··· INFORMATION SUPPLIED

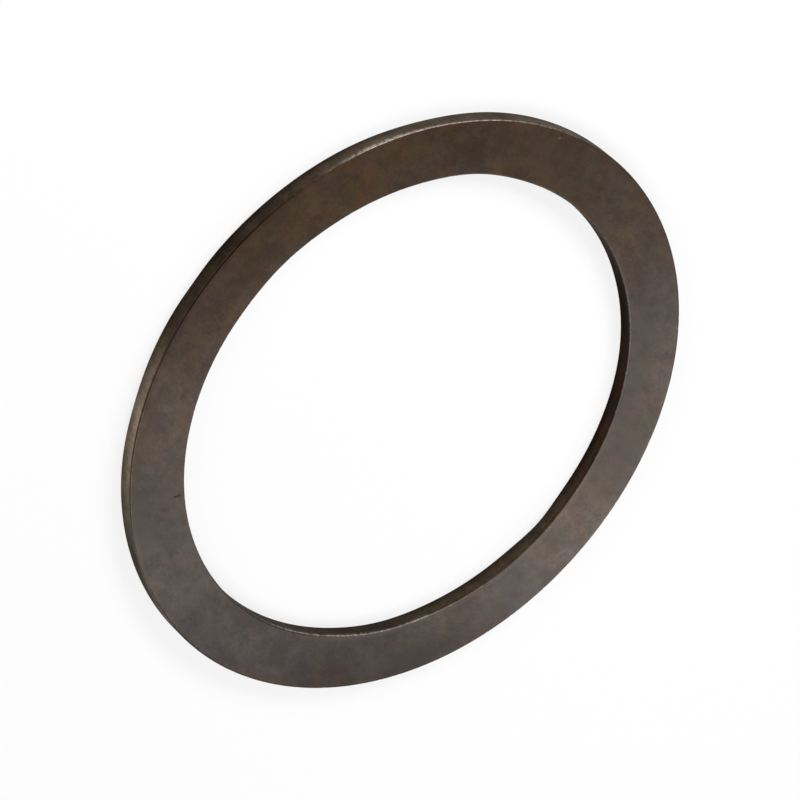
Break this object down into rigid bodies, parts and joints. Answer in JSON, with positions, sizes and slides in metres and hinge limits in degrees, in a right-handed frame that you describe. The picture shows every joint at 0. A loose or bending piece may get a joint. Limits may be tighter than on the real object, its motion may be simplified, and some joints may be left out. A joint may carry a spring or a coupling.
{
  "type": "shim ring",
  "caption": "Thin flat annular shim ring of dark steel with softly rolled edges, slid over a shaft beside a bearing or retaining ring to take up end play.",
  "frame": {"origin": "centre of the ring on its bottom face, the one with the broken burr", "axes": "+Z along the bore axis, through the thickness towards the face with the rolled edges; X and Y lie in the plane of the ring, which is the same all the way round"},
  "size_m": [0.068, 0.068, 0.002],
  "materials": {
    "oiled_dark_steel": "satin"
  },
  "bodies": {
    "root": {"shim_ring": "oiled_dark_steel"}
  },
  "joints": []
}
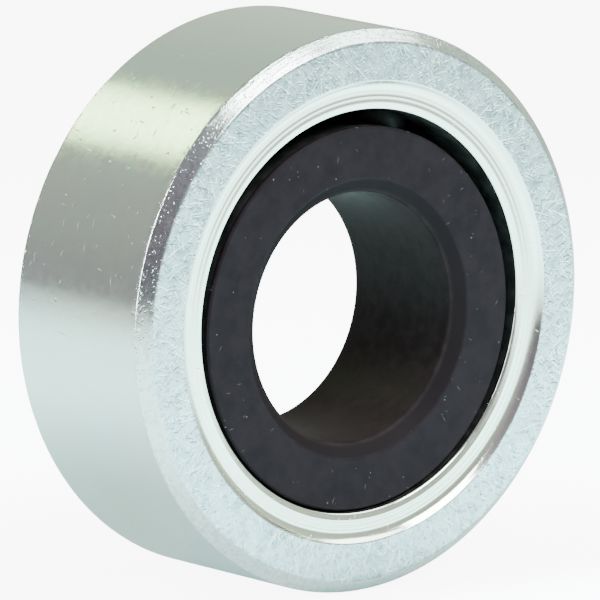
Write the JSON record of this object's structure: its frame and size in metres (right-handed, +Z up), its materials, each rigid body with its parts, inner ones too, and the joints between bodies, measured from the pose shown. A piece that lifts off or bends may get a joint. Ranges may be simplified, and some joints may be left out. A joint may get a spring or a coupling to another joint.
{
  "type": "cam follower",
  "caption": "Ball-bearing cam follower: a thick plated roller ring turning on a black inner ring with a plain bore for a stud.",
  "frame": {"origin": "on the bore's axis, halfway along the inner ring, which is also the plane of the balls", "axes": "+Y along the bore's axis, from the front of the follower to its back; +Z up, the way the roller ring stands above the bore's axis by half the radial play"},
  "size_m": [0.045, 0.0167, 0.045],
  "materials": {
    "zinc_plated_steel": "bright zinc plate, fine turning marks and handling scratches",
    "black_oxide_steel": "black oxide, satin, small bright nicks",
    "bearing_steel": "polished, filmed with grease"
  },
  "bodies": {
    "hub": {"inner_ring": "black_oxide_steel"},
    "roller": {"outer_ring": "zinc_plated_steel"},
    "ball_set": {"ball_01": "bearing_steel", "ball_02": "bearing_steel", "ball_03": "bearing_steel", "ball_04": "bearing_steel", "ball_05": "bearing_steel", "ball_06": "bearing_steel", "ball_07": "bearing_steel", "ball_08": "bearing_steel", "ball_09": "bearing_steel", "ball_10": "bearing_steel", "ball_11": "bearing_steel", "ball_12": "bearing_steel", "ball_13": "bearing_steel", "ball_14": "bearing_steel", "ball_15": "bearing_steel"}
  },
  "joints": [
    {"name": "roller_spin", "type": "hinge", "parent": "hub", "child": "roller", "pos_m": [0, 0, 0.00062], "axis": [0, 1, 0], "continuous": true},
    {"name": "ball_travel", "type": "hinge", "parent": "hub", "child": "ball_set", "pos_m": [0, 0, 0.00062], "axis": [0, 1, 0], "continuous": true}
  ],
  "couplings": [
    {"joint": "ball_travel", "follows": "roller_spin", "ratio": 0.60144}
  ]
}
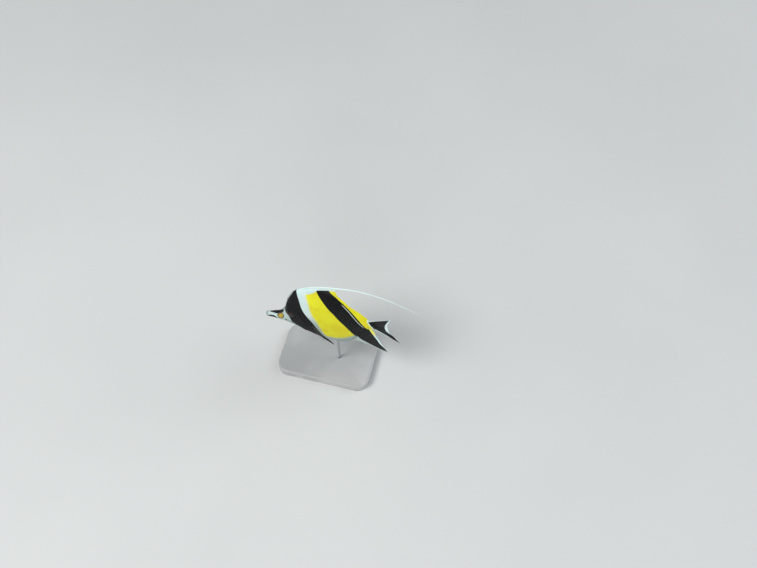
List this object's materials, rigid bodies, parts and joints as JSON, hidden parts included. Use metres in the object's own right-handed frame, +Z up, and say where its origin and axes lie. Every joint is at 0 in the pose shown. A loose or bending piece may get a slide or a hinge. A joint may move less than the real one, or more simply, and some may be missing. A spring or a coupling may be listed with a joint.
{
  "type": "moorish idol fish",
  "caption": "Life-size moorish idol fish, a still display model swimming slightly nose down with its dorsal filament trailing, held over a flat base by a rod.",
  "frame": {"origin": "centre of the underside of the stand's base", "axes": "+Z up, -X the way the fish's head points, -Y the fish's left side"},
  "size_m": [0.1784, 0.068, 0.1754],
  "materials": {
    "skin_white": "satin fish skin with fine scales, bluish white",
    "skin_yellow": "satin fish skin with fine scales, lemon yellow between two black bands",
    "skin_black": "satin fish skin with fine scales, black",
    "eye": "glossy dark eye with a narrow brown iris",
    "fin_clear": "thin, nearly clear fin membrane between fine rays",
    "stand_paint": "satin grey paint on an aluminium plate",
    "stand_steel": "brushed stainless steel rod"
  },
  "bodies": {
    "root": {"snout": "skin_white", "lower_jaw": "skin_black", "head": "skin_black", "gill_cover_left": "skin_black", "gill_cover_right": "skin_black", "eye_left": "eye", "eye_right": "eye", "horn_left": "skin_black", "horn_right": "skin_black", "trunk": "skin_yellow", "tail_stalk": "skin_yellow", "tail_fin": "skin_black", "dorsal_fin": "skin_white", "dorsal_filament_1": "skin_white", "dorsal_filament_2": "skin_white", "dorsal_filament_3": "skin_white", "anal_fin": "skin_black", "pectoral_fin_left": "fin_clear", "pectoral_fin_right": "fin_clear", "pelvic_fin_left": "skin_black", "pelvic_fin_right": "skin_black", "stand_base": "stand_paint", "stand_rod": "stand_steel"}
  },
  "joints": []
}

······

■ **WHAT YOU NEED TO DO**
Copy all the records above precisely.

■ **RESPONSE TO THE EXERCISE**
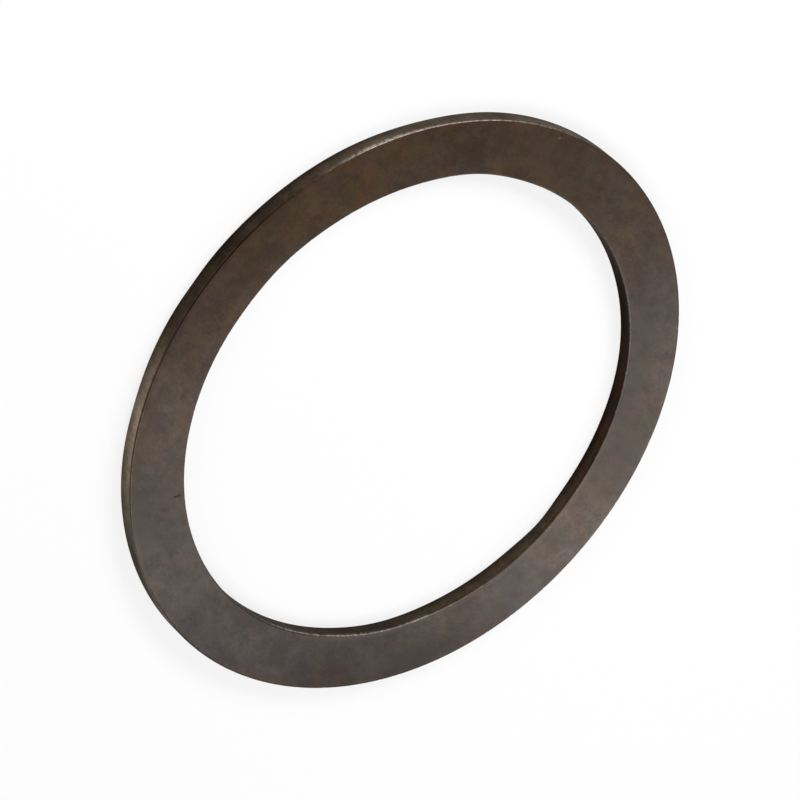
Break this object down into rigid bodies, parts and joints. Answer in JSON, with positions, sizes and slides in metres and hinge limits in degrees, in a right-handed frame that you describe. The picture shows every joint at 0. A loose or bending piece may get a joint. Limits may be tighter than on the real object, its motion may be simplified, and some joints may be left out. A joint may carry a spring or a coupling.
{
  "type": "shim ring",
  "caption": "Thin flat annular shim ring of dark steel with softly rolled edges, slid over a shaft beside a bearing or retaining ring to take up end play.",
  "frame": {"origin": "centre of the ring on its bottom face, the one with the broken burr", "axes": "+Z along the bore axis, through the thickness towards the face with the rolled edges; X and Y lie in the plane of the ring, which is the same all the way round"},
  "size_m": [0.068, 0.068, 0.002],
  "materials": {
    "oiled_dark_steel": "satin"
  },
  "bodies": {
    "root": {"shim_ring": "oiled_dark_steel"}
  },
  "joints": []
}
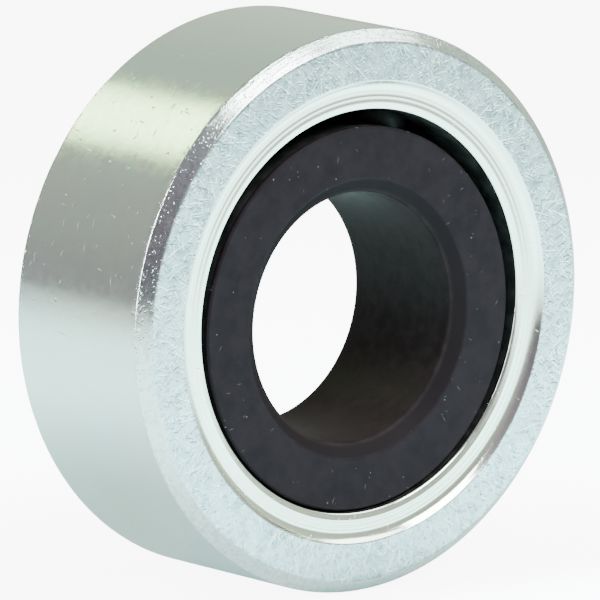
Write the JSON record of this object's structure: its frame and size in metres (right-handed, +Z up), its materials, each rigid body with its parts, inner ones too, and the joints between bodies, measured from the pose shown. A piece that lifts off or bends may get a joint. Ranges may be simplified, and some joints may be left out. A joint may get a spring or a coupling to another joint.
{
  "type": "cam follower",
  "caption": "Ball-bearing cam follower: a thick plated roller ring turning on a black inner ring with a plain bore for a stud.",
  "frame": {"origin": "on the bore's axis, halfway along the inner ring, which is also the plane of the balls", "axes": "+Y along the bore's axis, from the front of the follower to its back; +Z up, the way the roller ring stands above the bore's axis by half the radial play"},
  "size_m": [0.045, 0.0167, 0.045],
  "materials": {
    "zinc_plated_steel": "bright zinc plate, fine turning marks and handling scratches",
    "black_oxide_steel": "black oxide, satin, small bright nicks",
    "bearing_steel": "polished, filmed with grease"
  },
  "bodies": {
    "hub": {"inner_ring": "black_oxide_steel"},
    "roller": {"outer_ring": "zinc_plated_steel"},
    "ball_set": {"ball_01": "bearing_steel", "ball_02": "bearing_steel", "ball_03": "bearing_steel", "ball_04": "bearing_steel", "ball_05": "bearing_steel", "ball_06": "bearing_steel", "ball_07": "bearing_steel", "ball_08": "bearing_steel", "ball_09": "bearing_steel", "ball_10": "bearing_steel", "ball_11": "bearing_steel", "ball_12": "bearing_steel", "ball_13": "bearing_steel", "ball_14": "bearing_steel", "ball_15": "bearing_steel"}
  },
  "joints": [
    {"name": "roller_spin", "type": "hinge", "parent": "hub", "child": "roller", "pos_m": [0, 0, 0.00062], "axis": [0, 1, 0], "continuous": true},
    {"name": "ball_travel", "type": "hinge", "parent": "hub", "child": "ball_set", "pos_m": [0, 0, 0.00062], "axis": [0, 1, 0], "continuous": true}
  ],
  "couplings": [
    {"joint": "ball_travel", "follows": "roller_spin", "ratio": 0.60144}
  ]
}
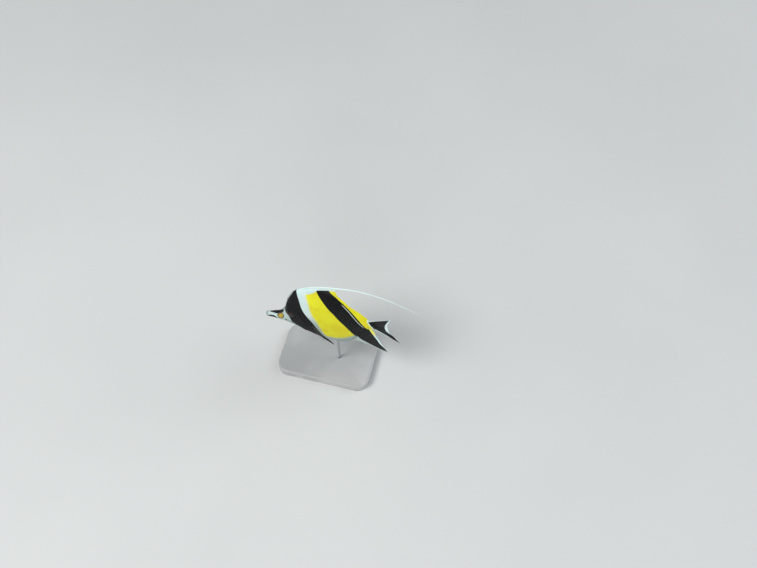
List this object's materials, rigid bodies, parts and joints as JSON, hidden parts included. Use metres in the object's own right-handed frame, +Z up, and say where its origin and axes lie. Every joint is at 0 in the pose shown. A loose or bending piece may get a slide or a hinge. A joint may move less than the real one, or more simply, and some may be missing. A spring or a coupling may be listed with a joint.
{
  "type": "moorish idol fish",
  "caption": "Life-size moorish idol fish, a still display model swimming slightly nose down with its dorsal filament trailing, held over a flat base by a rod.",
  "frame": {"origin": "centre of the underside of the stand's base", "axes": "+Z up, -X the way the fish's head points, -Y the fish's left side"},
  "size_m": [0.1784, 0.068, 0.1754],
  "materials": {
    "skin_white": "satin fish skin with fine scales, bluish white",
    "skin_yellow": "satin fish skin with fine scales, lemon yellow between two black bands",
    "skin_black": "satin fish skin with fine scales, black",
    "eye": "glossy dark eye with a narrow brown iris",
    "fin_clear": "thin, nearly clear fin membrane between fine rays",
    "stand_paint": "satin grey paint on an aluminium plate",
    "stand_steel": "brushed stainless steel rod"
  },
  "bodies": {
    "root": {"snout": "skin_white", "lower_jaw": "skin_black", "head": "skin_black", "gill_cover_left": "skin_black", "gill_cover_right": "skin_black", "eye_left": "eye", "eye_right": "eye", "horn_left": "skin_black", "horn_right": "skin_black", "trunk": "skin_yellow", "tail_stalk": "skin_yellow", "tail_fin": "skin_black", "dorsal_fin": "skin_white", "dorsal_filament_1": "skin_white", "dorsal_filament_2": "skin_white", "dorsal_filament_3": "skin_white", "anal_fin": "skin_black", "pectoral_fin_left": "fin_clear", "pectoral_fin_right": "fin_clear", "pelvic_fin_left": "skin_black", "pelvic_fin_right": "skin_black", "stand_base": "stand_paint", "stand_rod": "stand_steel"}
  },
  "joints": []
}